Objective
Could you output each line of the data that follows exactly?

* * * * *

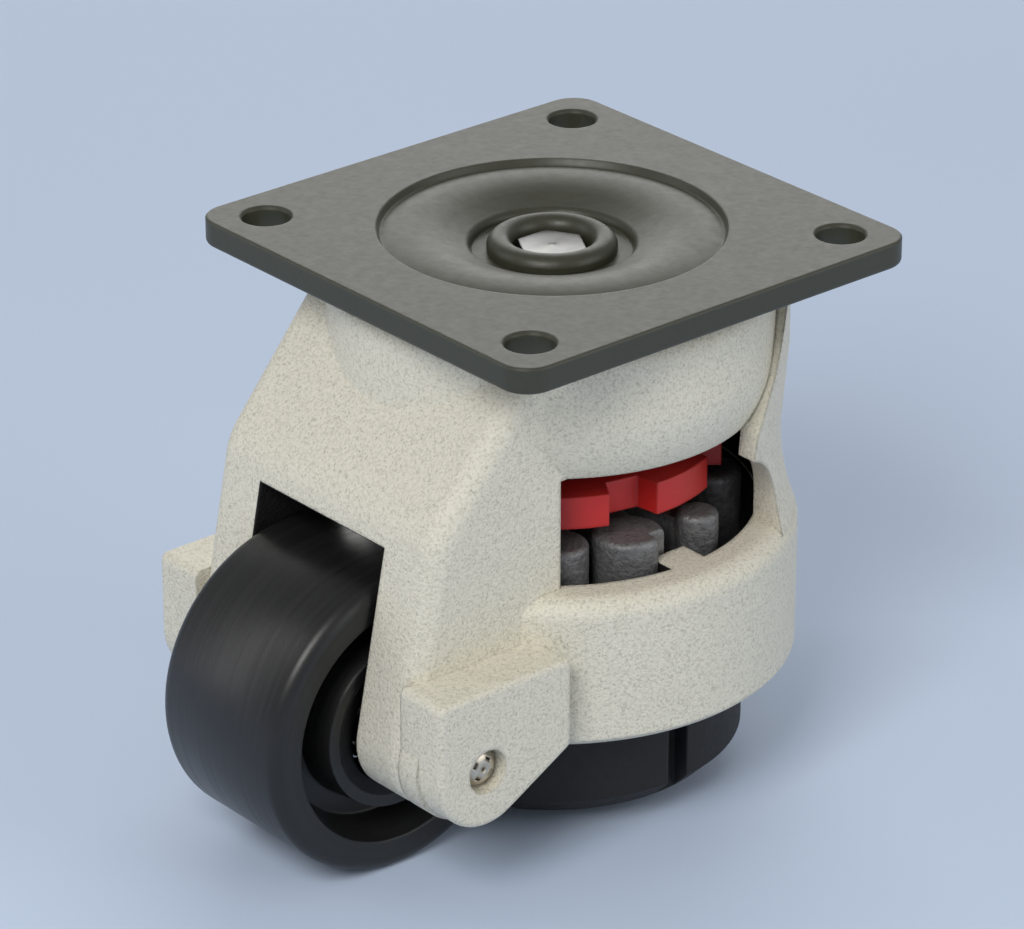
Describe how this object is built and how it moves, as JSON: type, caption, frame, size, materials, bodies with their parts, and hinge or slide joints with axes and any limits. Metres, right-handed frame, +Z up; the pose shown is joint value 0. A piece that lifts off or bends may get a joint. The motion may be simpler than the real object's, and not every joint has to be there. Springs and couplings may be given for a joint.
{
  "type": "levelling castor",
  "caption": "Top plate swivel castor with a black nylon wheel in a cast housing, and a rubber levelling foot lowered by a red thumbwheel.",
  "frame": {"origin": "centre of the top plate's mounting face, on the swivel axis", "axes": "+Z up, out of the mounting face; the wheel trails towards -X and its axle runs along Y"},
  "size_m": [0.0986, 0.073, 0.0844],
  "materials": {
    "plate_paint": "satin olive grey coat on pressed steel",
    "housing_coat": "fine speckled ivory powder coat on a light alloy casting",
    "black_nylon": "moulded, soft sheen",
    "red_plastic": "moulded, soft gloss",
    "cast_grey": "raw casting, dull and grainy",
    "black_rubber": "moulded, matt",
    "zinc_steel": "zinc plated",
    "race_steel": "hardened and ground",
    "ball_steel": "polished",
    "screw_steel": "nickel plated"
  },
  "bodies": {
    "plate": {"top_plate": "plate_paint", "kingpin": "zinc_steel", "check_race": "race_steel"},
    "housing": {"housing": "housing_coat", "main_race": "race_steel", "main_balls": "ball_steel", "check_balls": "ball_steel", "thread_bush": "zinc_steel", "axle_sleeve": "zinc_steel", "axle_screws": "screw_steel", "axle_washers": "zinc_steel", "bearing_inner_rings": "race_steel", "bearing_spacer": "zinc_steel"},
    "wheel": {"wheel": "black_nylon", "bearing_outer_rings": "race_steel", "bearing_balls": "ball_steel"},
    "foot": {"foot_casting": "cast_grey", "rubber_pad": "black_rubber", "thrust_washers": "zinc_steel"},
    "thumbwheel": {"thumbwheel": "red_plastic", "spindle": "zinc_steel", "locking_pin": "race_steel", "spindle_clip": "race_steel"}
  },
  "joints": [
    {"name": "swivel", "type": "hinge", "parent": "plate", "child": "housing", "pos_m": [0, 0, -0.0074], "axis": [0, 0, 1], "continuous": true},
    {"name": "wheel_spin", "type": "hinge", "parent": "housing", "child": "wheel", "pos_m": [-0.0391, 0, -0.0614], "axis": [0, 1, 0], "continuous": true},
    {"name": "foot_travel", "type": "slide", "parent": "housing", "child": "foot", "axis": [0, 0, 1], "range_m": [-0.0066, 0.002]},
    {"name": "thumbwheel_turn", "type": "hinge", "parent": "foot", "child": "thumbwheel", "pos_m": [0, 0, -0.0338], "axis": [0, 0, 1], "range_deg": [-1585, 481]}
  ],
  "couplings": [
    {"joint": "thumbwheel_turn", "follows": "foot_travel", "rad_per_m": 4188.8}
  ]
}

* * * * *

The solution
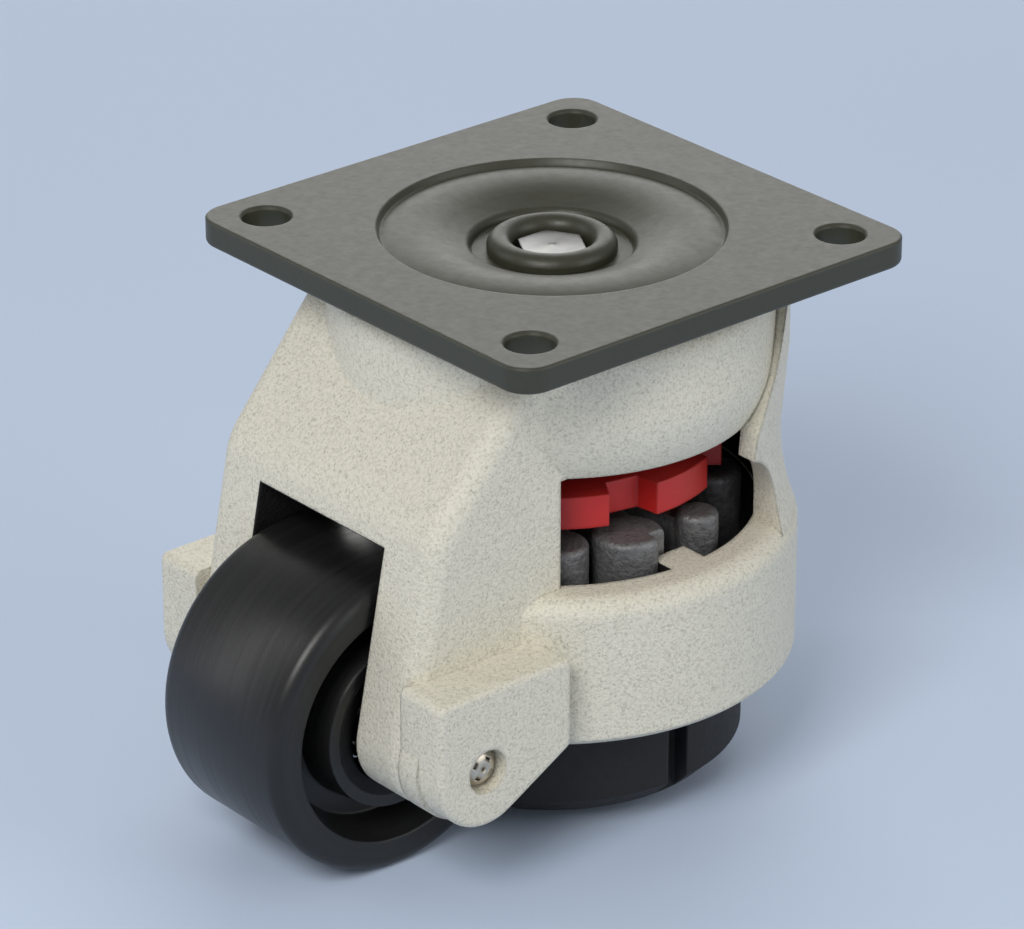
Describe how this object is built and how it moves, as JSON: type, caption, frame, size, materials, bodies with their parts, and hinge or slide joints with axes and any limits. Metres, right-handed frame, +Z up; the pose shown is joint value 0. A piece that lifts off or bends may get a joint. The motion may be simpler than the real object's, and not every joint has to be there. Springs and couplings may be given for a joint.
{
  "type": "levelling castor",
  "caption": "Top plate swivel castor with a black nylon wheel in a cast housing, and a rubber levelling foot lowered by a red thumbwheel.",
  "frame": {"origin": "centre of the top plate's mounting face, on the swivel axis", "axes": "+Z up, out of the mounting face; the wheel trails towards -X and its axle runs along Y"},
  "size_m": [0.0986, 0.073, 0.0844],
  "materials": {
    "plate_paint": "satin olive grey coat on pressed steel",
    "housing_coat": "fine speckled ivory powder coat on a light alloy casting",
    "black_nylon": "moulded, soft sheen",
    "red_plastic": "moulded, soft gloss",
    "cast_grey": "raw casting, dull and grainy",
    "black_rubber": "moulded, matt",
    "zinc_steel": "zinc plated",
    "race_steel": "hardened and ground",
    "ball_steel": "polished",
    "screw_steel": "nickel plated"
  },
  "bodies": {
    "plate": {"top_plate": "plate_paint", "kingpin": "zinc_steel", "check_race": "race_steel"},
    "housing": {"housing": "housing_coat", "main_race": "race_steel", "main_balls": "ball_steel", "check_balls": "ball_steel", "thread_bush": "zinc_steel", "axle_sleeve": "zinc_steel", "axle_screws": "screw_steel", "axle_washers": "zinc_steel", "bearing_inner_rings": "race_steel", "bearing_spacer": "zinc_steel"},
    "wheel": {"wheel": "black_nylon", "bearing_outer_rings": "race_steel", "bearing_balls": "ball_steel"},
    "foot": {"foot_casting": "cast_grey", "rubber_pad": "black_rubber", "thrust_washers": "zinc_steel"},
    "thumbwheel": {"thumbwheel": "red_plastic", "spindle": "zinc_steel", "locking_pin": "race_steel", "spindle_clip": "race_steel"}
  },
  "joints": [
    {"name": "swivel", "type": "hinge", "parent": "plate", "child": "housing", "pos_m": [0, 0, -0.0074], "axis": [0, 0, 1], "continuous": true},
    {"name": "wheel_spin", "type": "hinge", "parent": "housing", "child": "wheel", "pos_m": [-0.0391, 0, -0.0614], "axis": [0, 1, 0], "continuous": true},
    {"name": "foot_travel", "type": "slide", "parent": "housing", "child": "foot", "axis": [0, 0, 1], "range_m": [-0.0066, 0.002]},
    {"name": "thumbwheel_turn", "type": "hinge", "parent": "foot", "child": "thumbwheel", "pos_m": [0, 0, -0.0338], "axis": [0, 0, 1], "range_deg": [-1585, 481]}
  ],
  "couplings": [
    {"joint": "thumbwheel_turn", "follows": "foot_travel", "rad_per_m": 4188.8}
  ]
}